For the first time in the memory of experienced hands in the Ocean Freight market, there have been capacity shortages and significant price hikes impacting UK exports.
This is a new feature of what has been a very turbulent inbound market for a few years. If you factor in the potential implications of Brexit on international trade and the drop in Sterling, the Ocean Freight market presents a confusing picture.
The past two years have been extremely challenging for shipping lines. Two key drivers of the economics of the sector are flat trade volumes following the global financial crisis, and the arrival of ‘mega’ vessels into service with capacity to carry in excess of 20,000 containers. A sustained period of low container pricing was stretching many major carriers, culminating in the failure last summer on the Hanjin line.
The response from the carriers has been marked and the most significant has been the emergence of new operational alliances. In addition to the 2M co-operation between MSC and Maersk, this April saw the emergence of THE ALLIANCE between Hapag-Lloyd, Yang Ming, K Line, MOL and NYC. All are major players in their own right and now sharing operational services much like code sharing arrangements seen in the airline industry.

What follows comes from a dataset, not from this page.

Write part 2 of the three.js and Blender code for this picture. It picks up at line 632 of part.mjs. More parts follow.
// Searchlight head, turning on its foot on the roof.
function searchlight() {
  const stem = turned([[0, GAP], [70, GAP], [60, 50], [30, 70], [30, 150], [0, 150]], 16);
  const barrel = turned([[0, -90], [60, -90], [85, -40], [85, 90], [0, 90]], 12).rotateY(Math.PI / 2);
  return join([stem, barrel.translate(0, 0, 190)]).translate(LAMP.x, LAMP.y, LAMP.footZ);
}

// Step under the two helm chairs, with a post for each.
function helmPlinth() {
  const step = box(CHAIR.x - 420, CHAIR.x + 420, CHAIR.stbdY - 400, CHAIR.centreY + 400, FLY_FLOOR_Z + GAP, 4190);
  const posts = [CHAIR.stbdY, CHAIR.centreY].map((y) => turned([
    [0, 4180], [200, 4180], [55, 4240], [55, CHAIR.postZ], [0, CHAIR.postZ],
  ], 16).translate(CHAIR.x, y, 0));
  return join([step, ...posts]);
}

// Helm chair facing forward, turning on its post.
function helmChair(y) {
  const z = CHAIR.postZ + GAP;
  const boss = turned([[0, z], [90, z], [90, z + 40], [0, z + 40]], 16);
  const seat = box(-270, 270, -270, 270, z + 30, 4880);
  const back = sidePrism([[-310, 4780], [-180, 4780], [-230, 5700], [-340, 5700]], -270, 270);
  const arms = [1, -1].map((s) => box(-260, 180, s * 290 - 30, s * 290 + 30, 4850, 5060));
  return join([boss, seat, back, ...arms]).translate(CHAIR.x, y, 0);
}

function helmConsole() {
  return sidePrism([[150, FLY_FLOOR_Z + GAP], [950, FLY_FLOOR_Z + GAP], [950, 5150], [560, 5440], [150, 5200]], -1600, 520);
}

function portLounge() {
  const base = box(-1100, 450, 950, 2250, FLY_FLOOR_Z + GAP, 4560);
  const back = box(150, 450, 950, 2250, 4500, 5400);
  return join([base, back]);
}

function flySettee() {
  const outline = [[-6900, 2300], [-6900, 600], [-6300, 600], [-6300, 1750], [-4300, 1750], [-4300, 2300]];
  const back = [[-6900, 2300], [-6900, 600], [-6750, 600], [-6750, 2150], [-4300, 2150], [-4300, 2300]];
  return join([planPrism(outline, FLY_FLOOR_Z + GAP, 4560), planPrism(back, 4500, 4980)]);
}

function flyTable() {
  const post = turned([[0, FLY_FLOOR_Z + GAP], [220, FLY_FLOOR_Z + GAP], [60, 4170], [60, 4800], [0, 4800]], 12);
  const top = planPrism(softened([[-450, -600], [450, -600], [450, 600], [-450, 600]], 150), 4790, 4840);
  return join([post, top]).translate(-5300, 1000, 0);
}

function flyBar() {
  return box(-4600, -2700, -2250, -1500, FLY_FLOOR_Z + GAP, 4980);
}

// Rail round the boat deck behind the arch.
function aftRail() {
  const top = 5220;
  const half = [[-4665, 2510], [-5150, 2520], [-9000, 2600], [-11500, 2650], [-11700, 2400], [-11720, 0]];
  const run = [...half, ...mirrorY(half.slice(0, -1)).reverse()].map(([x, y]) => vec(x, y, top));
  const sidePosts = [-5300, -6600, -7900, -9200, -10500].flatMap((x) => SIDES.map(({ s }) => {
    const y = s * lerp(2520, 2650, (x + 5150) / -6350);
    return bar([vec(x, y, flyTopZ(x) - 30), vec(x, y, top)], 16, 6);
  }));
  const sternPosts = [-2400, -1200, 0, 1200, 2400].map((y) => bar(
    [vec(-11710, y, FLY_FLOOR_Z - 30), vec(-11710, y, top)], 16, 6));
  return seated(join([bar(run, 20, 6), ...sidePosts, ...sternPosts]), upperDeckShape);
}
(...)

The most impacted are the UK based waste shippers. High volumes of paper and cardboard with low intrinsic “product” value that is shipped to China for re-cycling have seen container prices more than double. While not as extreme, there has been a corresponding knock on effect for prices for other commodities.

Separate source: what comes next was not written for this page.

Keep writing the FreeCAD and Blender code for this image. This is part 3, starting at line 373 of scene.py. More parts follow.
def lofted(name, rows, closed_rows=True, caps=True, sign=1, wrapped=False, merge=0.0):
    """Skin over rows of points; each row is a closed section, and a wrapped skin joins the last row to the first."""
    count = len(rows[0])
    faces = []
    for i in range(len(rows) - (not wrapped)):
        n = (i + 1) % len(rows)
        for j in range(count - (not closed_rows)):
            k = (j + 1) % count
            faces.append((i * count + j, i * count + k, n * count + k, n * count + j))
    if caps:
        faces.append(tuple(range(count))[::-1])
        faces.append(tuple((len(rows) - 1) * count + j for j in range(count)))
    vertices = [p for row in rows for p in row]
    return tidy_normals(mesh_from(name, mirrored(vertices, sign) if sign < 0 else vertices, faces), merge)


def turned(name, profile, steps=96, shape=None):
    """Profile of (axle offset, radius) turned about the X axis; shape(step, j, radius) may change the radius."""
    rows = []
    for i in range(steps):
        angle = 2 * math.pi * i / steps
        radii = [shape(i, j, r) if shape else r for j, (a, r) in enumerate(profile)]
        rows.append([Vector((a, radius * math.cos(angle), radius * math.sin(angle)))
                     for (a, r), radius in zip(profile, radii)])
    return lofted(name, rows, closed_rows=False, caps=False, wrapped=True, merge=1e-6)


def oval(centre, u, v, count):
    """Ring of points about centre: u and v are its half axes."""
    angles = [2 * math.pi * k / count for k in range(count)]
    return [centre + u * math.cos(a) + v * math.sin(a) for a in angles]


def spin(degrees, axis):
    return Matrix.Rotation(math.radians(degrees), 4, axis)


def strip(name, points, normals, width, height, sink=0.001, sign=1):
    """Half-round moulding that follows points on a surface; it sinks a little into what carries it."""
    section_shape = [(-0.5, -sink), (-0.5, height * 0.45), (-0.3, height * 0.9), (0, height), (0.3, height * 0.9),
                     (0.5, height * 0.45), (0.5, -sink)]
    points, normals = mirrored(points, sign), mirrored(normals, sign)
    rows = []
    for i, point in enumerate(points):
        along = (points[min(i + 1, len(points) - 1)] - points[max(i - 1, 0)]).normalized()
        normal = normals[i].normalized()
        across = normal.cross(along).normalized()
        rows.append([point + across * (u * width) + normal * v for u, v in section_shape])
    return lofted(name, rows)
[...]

So where does this lead and what can be done?
- Things will develop as schedules settle down – as it is in the Carriers interest to maintain service levels and capacity in a reasonable balance to prevent volatile rate swings continuing indefinitely.
- It is clear that the Carriers are now exhibiting better control over capacity through the new alliances.

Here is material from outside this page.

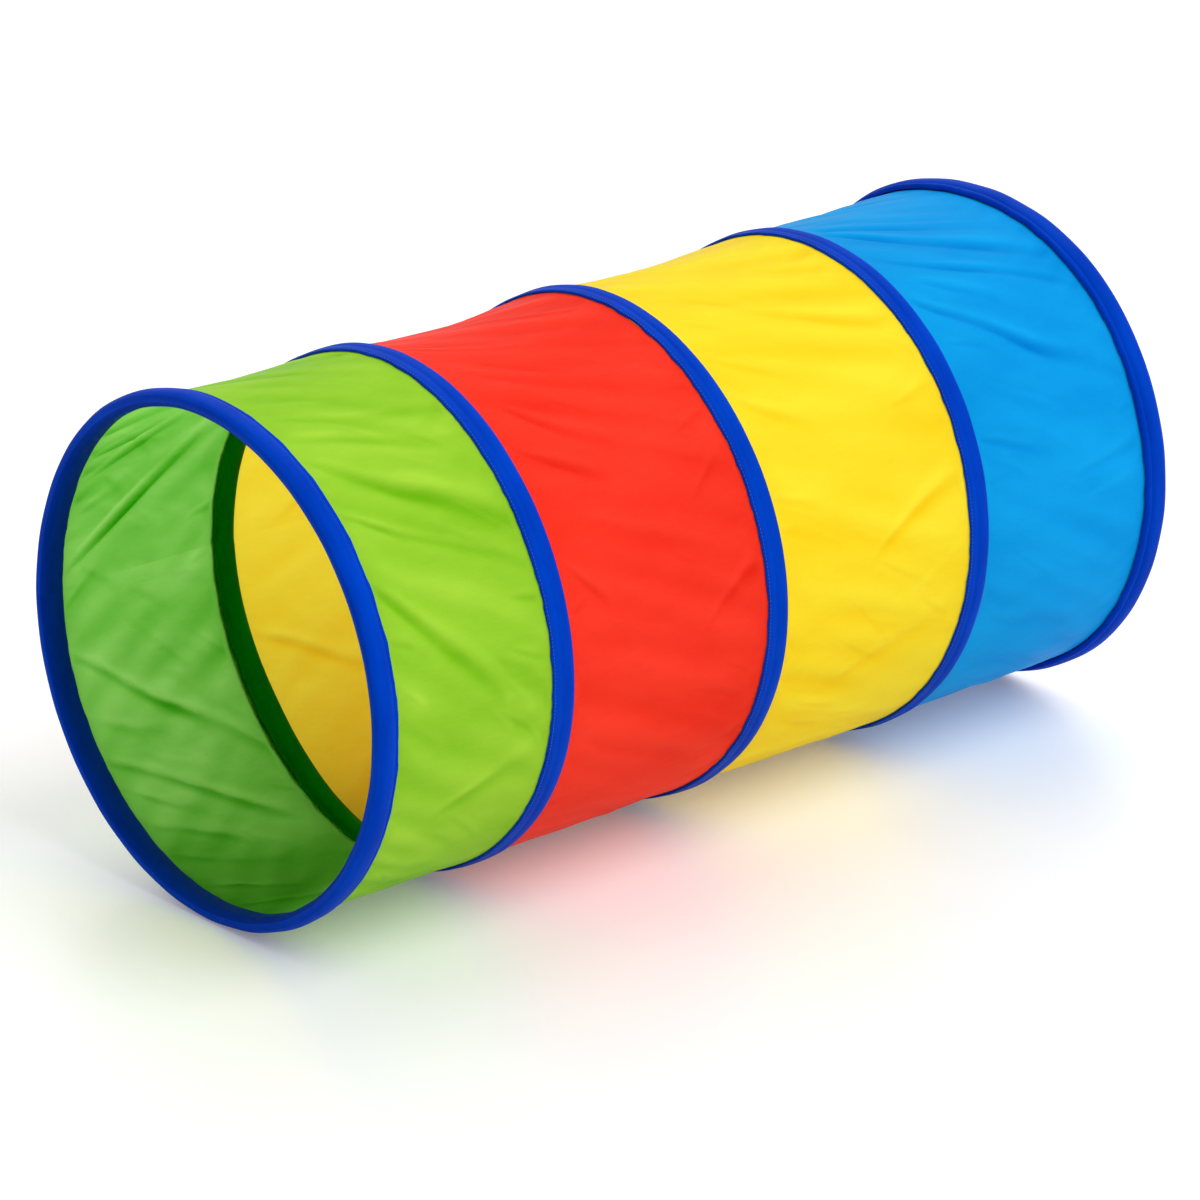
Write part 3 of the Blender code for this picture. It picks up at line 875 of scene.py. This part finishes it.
def make_floor():
    """A pale glossy floor. What the camera sees of it gets a little white on top."""
    g = Graph("pale studio floor")
    place = g.add("TexCoord").outputs["Object"]
    cloud = g.noise(place, 3.0, 3)
    patches = g.fit(cloud, 0.3, 0.7, 0.0, 1.0)
    floor = g.add("BsdfPrincipled", {
        "Base Color": g.blend(patches, (0.87, 0.87, 0.875, 1), (0.89, 0.89, 0.89, 1)),
        "Roughness": g.fit(cloud, 0.3, 0.7, 0.37, 0.41), "Specular IOR Level": 0.7,
    })
    rays = g.add("LightPath").outputs
    seen = g.math("MAXIMUM", rays["Is Camera Ray"], rays["Is Glossy Ray"])
    seen = g.math("MAXIMUM", seen, rays["Is Transmission Ray"])
    glow = g.math("MULTIPLY", seen, FLOOR_GLOW)
    white = g.add("Emission", {"Color": (1, 1, 1, 1), "Strength": glow})
    both = g.add("AddShader", {0: floor.outputs[0], 1: white.outputs[0]})
    material = g.finish(both.outputs[0])
    mesh = bpy.data.meshes.new("floor")
    signs = ((-1, -1), (1, -1), (1, 1), (-1, 1))
    corners = [(x * FLOOR_SIZE, y * FLOOR_SIZE, FLOOR_LEVEL) for x, y in signs]
    mesh.from_pydata(corners, [], [(0, 1, 2, 3)])
    mesh.materials.append(material)
    place_in_scene("floor", mesh)


def make_world():
    """An even white room, which lights the tunnel less than it shows behind it."""
    world = bpy.data.worlds.new("white room")
    bpy.context.scene.world = world
    world.use_nodes = True
    tree = world.node_tree
    back = tree.nodes["Background"]
    back.inputs["Color"].default_value = (1, 1, 1, 1)
    rays = tree.nodes.new("ShaderNodeLightPath").outputs
    seen = rays["Is Camera Ray"]
    for kind in ("Is Glossy Ray", "Is Transmission Ray"):
        either = tree.nodes.new("ShaderNodeMath")
        either.operation = "MAXIMUM"
        tree.links.new(seen, either.inputs[0])
        tree.links.new(rays[kind], either.inputs[1])
        seen = either.outputs[0]
    level = tree.nodes.new("ShaderNodeMapRange")
    level.inputs["To Min"].default_value = ROOM_LIGHT
    level.inputs["To Max"].default_value = 1.0
    tree.links.new(seen, level.inputs["Value"])
    tree.links.new(level.outputs[0], back.inputs["Strength"])


def add_sun(name, place, strength, spread):
    """A soft even light from a direction. spread is its width in degrees."""
    data = bpy.data.lights.new(name, "SUN")
    data.energy = strength
    data.angle = radians(spread)
    light = place_in_scene(name, data)
    light.rotation_mode = "QUATERNION"
    light.rotation_quaternion = (-Vector(place)).to_track_quat("-Z", "Y")


def make_camera():
    """The camera that was fitted to the edges of all five rings in the photograph."""
    azimuth, elevation = radians(-41.506), radians(20.791)
    back = Vector((sin(azimuth) * cos(elevation), -cos(azimuth) * cos(elevation), sin(elevation)))
    right = Vector((cos(azimuth), sin(azimuth), 0))
    up = back.cross(right)
    middle, scale = Vector((-0.0043, 0, 0.2372)), 0.234
    place = middle + scale * (-0.031 * right - 0.228 * up + 26.158 * back)
    data = bpy.data.cameras.new("camera")
    data.sensor_width, data.lens = 36.0, 205.19
    data.clip_start, data.clip_end = 0.1, 60
    camera = place_in_scene("camera", data)
    axes = Matrix((right, up, back)).transposed()
    camera.matrix_world = Matrix.Translation(place) @ axes.to_4x4()
    bpy.context.scene.camera = camera


make_floor()
make_world()
add_sun("side softbox", (0.45, -1.1, 1.35), 1.85, 50)
add_sun("top softbox", (0.8, 1.0, 1.7), 0.80, 55)
make_camera()
bpy.context.scene.view_settings.view_transform = "Standard"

- Shippers need to plan future requirements better both for inbound and outbound containers and reach forward contracted positions with Carriers through their preferred forwarder – or directly if they have sufficient volumes.
- Your contract will be important. If there are shortages in capacity, ‘spot traffic’ may be left behind and thus impact the already long transits involved in Ocean Freight.
- The proposed ‘Belt and Road’ initiative – to create a modern silk route connecting China and Europe – may also have an impact in the longer term.